24-hour price movement forecast (probabilistic)
Given the post-gap regime, elevated volatility, and 5/1 rejection:
- Base case (higher probability): price oscillates lower-to-sideways, roughly $11.20–$12.60, with sellers defending $12.90–$13.20.
- Bear continuation scenario: break below $11.90 leads to a quick test of $11.00–$10.50.
- Bull recovery scenario: reclaim $12.90, then attempt $13.20; however, odds of sustained follow-through within 24h look lower due to overhead supply.
Net: slight downside drift with sharp intraday swings.
Trade plan (direction + optimal entry from current context)
Decision: Sell (Short Position)
Rationale: post-shock overhead supply + rejection at 12.9 + volatility favor selling into resistance rather than buying support.
Optimal Open (entry)
- Best risk/reward is not shorting at $11.93 (near support).
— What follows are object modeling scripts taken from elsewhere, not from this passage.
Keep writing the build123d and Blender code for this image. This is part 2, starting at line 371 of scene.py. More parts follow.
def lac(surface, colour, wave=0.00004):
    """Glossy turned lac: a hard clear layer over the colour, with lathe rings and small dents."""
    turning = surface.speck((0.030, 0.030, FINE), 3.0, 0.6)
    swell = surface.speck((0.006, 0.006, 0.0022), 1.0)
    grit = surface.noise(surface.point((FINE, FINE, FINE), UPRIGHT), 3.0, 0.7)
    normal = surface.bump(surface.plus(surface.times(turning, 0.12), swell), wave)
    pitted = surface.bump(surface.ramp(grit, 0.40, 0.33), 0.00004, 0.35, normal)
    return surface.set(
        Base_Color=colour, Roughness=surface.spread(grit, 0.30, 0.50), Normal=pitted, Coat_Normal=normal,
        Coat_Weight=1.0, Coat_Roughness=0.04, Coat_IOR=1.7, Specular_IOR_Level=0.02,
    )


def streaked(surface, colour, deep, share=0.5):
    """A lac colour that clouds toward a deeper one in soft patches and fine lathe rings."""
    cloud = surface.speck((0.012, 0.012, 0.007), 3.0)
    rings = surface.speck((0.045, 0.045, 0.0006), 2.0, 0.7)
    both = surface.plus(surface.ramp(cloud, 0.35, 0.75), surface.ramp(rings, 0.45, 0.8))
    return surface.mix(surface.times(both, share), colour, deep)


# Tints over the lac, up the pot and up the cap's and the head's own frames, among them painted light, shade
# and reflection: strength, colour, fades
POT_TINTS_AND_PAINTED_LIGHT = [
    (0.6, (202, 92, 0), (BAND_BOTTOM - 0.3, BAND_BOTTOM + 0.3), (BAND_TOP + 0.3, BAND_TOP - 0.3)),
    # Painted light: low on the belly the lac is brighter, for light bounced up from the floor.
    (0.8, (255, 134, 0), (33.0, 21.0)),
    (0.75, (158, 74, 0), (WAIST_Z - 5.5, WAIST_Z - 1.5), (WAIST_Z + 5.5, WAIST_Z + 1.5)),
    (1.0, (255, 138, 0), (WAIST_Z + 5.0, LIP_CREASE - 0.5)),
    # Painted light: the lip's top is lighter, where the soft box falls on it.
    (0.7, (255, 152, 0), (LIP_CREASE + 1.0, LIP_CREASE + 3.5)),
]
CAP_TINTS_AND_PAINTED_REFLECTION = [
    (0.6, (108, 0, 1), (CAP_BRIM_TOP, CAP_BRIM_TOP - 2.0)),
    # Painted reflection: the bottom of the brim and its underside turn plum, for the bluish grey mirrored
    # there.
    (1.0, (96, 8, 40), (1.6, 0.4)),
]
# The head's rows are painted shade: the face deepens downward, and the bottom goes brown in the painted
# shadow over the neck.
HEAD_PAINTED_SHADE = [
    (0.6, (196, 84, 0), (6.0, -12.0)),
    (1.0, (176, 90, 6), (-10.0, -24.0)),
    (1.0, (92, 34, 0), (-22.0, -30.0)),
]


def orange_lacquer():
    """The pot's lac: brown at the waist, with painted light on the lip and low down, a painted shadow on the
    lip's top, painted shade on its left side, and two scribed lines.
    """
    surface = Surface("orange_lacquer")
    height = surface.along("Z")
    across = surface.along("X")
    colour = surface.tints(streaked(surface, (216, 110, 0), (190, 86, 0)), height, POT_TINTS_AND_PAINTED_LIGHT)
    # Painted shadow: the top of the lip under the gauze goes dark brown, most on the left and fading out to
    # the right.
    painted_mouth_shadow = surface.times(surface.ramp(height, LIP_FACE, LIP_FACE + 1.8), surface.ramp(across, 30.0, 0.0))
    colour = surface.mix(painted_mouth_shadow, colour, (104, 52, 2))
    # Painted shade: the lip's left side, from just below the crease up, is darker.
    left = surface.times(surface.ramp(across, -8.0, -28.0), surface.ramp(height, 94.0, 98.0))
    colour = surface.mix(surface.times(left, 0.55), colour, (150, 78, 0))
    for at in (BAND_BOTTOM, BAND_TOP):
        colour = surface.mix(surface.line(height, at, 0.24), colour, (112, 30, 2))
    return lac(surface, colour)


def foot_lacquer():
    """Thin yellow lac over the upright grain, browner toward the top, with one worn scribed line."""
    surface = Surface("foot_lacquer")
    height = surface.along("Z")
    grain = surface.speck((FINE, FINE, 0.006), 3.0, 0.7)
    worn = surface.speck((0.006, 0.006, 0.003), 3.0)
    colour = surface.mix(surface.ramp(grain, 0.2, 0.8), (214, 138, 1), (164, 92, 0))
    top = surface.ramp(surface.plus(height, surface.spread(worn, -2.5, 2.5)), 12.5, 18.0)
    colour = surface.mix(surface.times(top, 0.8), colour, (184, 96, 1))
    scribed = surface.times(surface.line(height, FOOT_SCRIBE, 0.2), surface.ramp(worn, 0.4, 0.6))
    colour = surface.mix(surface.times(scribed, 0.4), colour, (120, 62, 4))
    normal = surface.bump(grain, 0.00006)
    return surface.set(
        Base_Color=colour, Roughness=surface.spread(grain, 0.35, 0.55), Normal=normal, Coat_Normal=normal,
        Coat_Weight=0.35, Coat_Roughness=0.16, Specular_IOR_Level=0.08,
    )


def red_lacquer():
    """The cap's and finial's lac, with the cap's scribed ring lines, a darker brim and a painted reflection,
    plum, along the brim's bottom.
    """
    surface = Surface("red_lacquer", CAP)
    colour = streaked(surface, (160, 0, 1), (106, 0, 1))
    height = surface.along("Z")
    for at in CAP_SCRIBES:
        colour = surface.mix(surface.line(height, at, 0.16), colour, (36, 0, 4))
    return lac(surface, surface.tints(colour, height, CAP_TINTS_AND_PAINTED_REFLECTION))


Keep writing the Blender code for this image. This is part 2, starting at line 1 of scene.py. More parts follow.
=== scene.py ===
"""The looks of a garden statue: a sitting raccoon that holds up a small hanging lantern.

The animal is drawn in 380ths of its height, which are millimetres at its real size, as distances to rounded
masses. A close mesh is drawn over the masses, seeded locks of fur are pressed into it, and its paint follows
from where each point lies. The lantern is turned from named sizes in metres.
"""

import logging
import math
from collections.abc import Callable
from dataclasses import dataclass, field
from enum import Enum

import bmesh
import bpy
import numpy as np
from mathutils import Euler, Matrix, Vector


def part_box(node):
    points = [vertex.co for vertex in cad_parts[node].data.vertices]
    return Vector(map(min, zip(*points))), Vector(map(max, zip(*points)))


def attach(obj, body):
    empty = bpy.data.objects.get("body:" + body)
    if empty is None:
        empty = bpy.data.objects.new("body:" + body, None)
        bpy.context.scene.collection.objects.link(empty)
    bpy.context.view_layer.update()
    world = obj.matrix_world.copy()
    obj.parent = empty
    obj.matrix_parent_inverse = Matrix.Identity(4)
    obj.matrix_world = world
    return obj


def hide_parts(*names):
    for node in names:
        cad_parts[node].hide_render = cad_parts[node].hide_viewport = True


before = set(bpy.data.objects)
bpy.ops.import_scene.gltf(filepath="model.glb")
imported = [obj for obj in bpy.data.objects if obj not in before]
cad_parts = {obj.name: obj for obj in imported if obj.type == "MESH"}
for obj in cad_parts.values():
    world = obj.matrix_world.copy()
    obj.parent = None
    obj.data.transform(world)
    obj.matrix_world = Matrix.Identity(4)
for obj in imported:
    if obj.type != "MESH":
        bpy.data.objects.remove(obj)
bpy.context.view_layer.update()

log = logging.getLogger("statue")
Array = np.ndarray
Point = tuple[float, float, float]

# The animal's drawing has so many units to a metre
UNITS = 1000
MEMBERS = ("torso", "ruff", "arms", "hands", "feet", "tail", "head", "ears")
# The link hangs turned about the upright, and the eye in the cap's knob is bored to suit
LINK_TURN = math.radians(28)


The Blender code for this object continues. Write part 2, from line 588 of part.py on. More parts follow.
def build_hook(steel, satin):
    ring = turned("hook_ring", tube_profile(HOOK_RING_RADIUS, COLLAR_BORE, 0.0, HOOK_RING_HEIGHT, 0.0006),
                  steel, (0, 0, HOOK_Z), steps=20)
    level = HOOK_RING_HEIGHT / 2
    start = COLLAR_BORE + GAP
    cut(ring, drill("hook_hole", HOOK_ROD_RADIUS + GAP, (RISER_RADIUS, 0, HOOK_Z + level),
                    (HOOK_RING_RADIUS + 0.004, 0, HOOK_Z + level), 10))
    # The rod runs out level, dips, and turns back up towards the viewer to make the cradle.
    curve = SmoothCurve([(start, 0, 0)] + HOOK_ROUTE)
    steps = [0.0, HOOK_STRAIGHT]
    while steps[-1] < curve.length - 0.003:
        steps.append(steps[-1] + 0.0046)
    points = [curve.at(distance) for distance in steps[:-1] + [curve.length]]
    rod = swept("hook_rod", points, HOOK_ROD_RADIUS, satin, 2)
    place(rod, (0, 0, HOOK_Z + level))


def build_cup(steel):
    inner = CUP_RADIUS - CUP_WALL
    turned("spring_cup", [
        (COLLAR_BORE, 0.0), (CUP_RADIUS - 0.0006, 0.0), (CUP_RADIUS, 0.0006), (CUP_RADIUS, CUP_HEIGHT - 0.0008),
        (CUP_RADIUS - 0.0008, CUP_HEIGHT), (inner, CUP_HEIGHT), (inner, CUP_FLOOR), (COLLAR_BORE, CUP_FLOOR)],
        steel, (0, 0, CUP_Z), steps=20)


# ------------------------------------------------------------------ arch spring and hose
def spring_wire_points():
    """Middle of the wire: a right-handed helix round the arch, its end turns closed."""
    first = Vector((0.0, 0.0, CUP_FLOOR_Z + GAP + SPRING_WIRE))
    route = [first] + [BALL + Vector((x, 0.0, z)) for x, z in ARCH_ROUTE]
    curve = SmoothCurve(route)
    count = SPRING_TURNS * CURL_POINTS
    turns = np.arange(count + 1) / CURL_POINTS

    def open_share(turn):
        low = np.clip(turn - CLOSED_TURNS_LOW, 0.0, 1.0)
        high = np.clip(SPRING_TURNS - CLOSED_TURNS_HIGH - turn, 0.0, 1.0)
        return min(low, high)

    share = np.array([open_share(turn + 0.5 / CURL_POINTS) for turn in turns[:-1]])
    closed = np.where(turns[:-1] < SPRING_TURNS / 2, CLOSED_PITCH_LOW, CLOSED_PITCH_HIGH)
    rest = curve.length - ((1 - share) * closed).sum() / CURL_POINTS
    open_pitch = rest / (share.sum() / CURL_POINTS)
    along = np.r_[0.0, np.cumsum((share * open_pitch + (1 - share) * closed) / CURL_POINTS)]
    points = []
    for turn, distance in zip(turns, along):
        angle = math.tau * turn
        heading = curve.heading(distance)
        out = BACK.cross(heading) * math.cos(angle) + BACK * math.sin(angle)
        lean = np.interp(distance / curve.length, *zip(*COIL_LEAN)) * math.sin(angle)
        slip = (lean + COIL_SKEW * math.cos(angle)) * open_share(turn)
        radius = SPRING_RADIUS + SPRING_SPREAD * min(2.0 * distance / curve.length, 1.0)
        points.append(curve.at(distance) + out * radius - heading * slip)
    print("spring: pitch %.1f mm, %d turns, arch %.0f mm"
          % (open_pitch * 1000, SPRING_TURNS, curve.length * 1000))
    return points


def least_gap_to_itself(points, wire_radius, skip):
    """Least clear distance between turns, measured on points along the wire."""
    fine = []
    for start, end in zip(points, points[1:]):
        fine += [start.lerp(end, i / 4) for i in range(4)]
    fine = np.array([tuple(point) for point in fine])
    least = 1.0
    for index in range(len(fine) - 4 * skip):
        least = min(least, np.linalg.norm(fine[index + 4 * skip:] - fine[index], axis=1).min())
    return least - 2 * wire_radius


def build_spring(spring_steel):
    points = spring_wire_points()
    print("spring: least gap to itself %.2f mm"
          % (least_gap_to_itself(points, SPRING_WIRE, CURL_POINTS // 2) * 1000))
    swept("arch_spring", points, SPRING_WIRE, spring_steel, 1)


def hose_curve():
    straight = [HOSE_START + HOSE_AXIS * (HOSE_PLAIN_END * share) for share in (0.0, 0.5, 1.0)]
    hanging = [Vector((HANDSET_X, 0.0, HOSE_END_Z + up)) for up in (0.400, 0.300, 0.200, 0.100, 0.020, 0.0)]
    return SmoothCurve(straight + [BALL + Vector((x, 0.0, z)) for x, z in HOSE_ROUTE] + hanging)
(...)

Prefer short into a bounce.
- Open Price (short): $12.85 (near 5/1 high zone; just below the 12.90–12.92 resistance where sellers previously appeared)
Take-profit / Close Price
- Close Price (take profit): $11.25
- This targets a move back toward the lower part of the recent post-gap range, while staying above the major 10.50 pivot (4/29 close area) to improve fill probability.
(Note: If price never bounces to ~12.85, the setup is “missed” rather than forced at support.)